5. Believing that you can negotiate alone. – Few successful owners have the experience of multiple M&A transactions during their careers. Representing yourself will ensure a high risk of deal failure, generate a lower purchase price and extend the sale process timeframe. Build a top-flight deal team that will help you navigate the nuances of a business sale. The returns on your investment in the strongest possible deal team can be exponential.

6. Believing that pre-sale due diligence isn’t worth the time, effort or cost. Pre-sale due diligence can be costly, but foregoing it can be devastating. Buyers have high expectations when paying a high price for your business, so any unaddressed flaws in your company can damage its value to the buyer or, worse, kill the sale. Getting out in front of any problems that your company has will eliminate the risk that the buyer finds a flaw in your business that you didn’t recognize. Engage your deal team to perform a pre-sale due diligence before you go to market. An ounce of prevention is worth a pound of cure.

7. Seller’s remorse. Selling your company is like losing a family member. Emotions can lead to cold feet, especially toward the end of the sale process. Talk to your advisors, family, and other owners about your post-exit goals.

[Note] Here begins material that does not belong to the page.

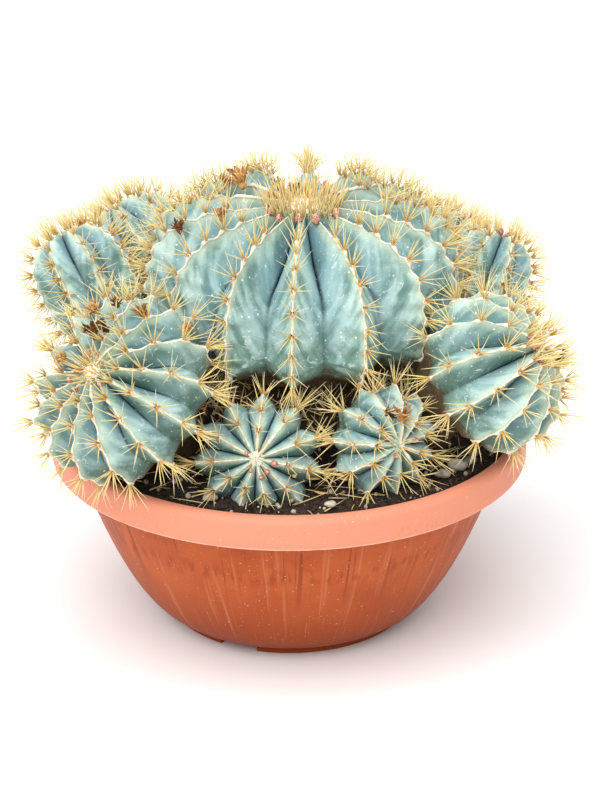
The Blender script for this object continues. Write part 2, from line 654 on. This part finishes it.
# ---- head surfaces ----
class Head:
    """One head's own shape, worked out once: everything that grows on it asks for places."""

    def __init__(self, key):
        self.key = key
        (centre, self.azimuth, tilt, self.size, self.above, self.below, self.ribs, twist,
         self.square, foot, self.neck) = HEADS[key]
        self.main = key == "main"
        self.small = self.size < SMALL
        self.centre, self.foot = np.array((centre, foot), dtype=float)
        self.set_frame(radians(self.azimuth), radians(tilt))
        self.set_outline()
        self.places = self.areole_places()
        wander = Random(key)
        self.turns = [radians(twist + 360 * rib / self.ribs
                                   + wander.uniform(-1, 1) * RIB_WANDER / self.ribs)
                      for rib in range(self.ribs)]
        # how far each rib's areoles are out of step with the next, as a share of a step
        self.shifts = [Random(f"{centre}{rib}").random() for rib in range(self.ribs)]

    def set_frame(self, azimuth, tilt):
        """Unit vectors down the slope, across it and along the axis."""
        axis = Vector((sin(tilt) * sin(azimuth), -sin(tilt) * cos(azimuth), cos(tilt)))
        down = Vector((0, 0, -1))
        down = (down - axis * down.dot(axis)).normalized()
        self.down, self.side, self.axis = map(np.array, (down, axis.cross(down), axis))

    def set_outline(self):
        """The crest line from crown to neck, evenly sampled along its length: distance along,
        radius, height above the widest ring, and the outward normal's two parts, all in mm."""
        angle = np.radians(np.linspace(0.01, HEAD_END, 1200))
        upper = angle <= pi / 2
        square = np.where(upper, self.square, BELOW_SQUARE)
        tall = np.where(upper, self.above, self.below)
        sine, cosine = np.sin(angle), np.cos(angle)
        radius = self.size * sine ** (2 / square)
        rise = tall * np.sign(cosine) * np.abs(cosine) ** (2 / square)
        out = sine ** (2 - 2 / square) / self.size
        up = np.sign(cosine) * np.abs(cosine) ** (2 - 2 / square) / tall
        length = np.hypot(out, up)
        along = np.concatenate([[0], np.cumsum(np.hypot(np.diff(radius), np.diff(rise)))])
        self.along = np.linspace(0, along[-1], 400)
        self.radius, self.rise, self.out, self.up = [
            np.interp(self.along, along, values)
            for values in (radius, rise, out / length, up / length)]

    def areole_places(self):
        """Distances along a crest where areoles sit: crowded by the crown, then evenly apart."""
        kind = ("main" if self.main else "behind" if abs(self.azimuth) > 100
                else "small" if self.small else "large")
        apart, crowded, first = AREOLES[kind]
        places = [self.size * first]
        while places[-1] < self.along[-1]:
            share = min(1.0, places[-1] / (self.size * 0.75))
            places.append(places[-1] + apart * (1 - crowded + crowded * share))
        return np.array(places)

    def at(self, values, along):
        return np.interp(along, self.along, values)

    def outward(self, turn):
        return self.down * cos(turn) + self.side * sin(turn)

    def turn(self, rib):
        """Bearing of a rib number, which may lie between two ribs."""
        number = np.asarray(rib, dtype=float)
        turns = np.array(self.turns + [self.turns[0] + tau])
        whole = np.floor(number / self.ribs) * tau
        return np.interp(np.mod(number, self.ribs), np.arange(self.ribs + 1), turns) + whole

    def is_far(self, rib):
        """True for the main head's ribs that lie behind its crown."""
        return self.main and cos(self.turns[rib]) < -0.1

    def beat(self, rib, along):
        """Cosine of the place between areoles: 1 at each areole of a rib, -1 midway."""
        count = np.interp(along, self.places, np.arange(len(self.places)))
        return np.cos(tau * (count - self.shifts[int(rib) % self.ribs]))

    def crest_swell(self, rib, along):
        """How far the crest stands out at a place, in mm: it peaks at each areole."""
        most = 1.7 if self.ribs == 14 else 1.2
        return most * np.clip(along / (self.size * 0.5), 0, 1) * self.beat(rib, along)

    def crest(self, rib, along, lift=0.0):
        """A point on a rib's crest in metres, with its outward, downhill and sideways units."""
        turn = self.turn(rib)
        outward = self.outward(turn)
        sideways = self.side * cos(turn) - self.down * sin(turn)
        out, up = self.at(self.out, along), self.at(self.up, along)
        normal = unit(outward * out + self.axis * up)
        downhill = outward * up - self.axis * out
        point = (self.centre + outward * self.at(self.radius, along)
                 + self.axis * self.at(self.rise, along)
                 + normal * (lift + self.crest_swell(rib, along)))
        return point * MM, normal, unit(downhill), sideways


def neck_point(head, start, share):
    """Centre of the neck from the head's underside (0) to its foot in the soil (1)."""
    control = start - head.axis * 0.35 * np.linalg.norm(head.foot - start)
    return start * (1 - share) ** 2 + control * 2 * share * (1 - share) + head.foot * share ** 2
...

To avoid these pitfalls, I suggest working with planning-based advisors experienced in helping owners protect and transfer their business at maximum value.

 

Stan Bailey is the Founder and Chairman of Ironline Advisors, a lower middle-market M&A advisory firm headquartered in Birmingham, Alabama with offices in Dallas, Texas and Lexington, Kentucky. For the past twenty-seven years, he has completed dozens of M&A transactions for corporations, private equity firms and his own investment portfolio.

Ironline Advisors provides business transition services, including strategic value maximization, generational business transfer, and M&A advisory to lower middle-market, privately-held companies. With years of business and transaction experience, Ironline’ s team of professional advisors has senior management, operations and transaction expertise to assist their clients with transition-related activities. For more information, visit www.Ironlineadvisors.com or contact Ironline at (205) 873-9597.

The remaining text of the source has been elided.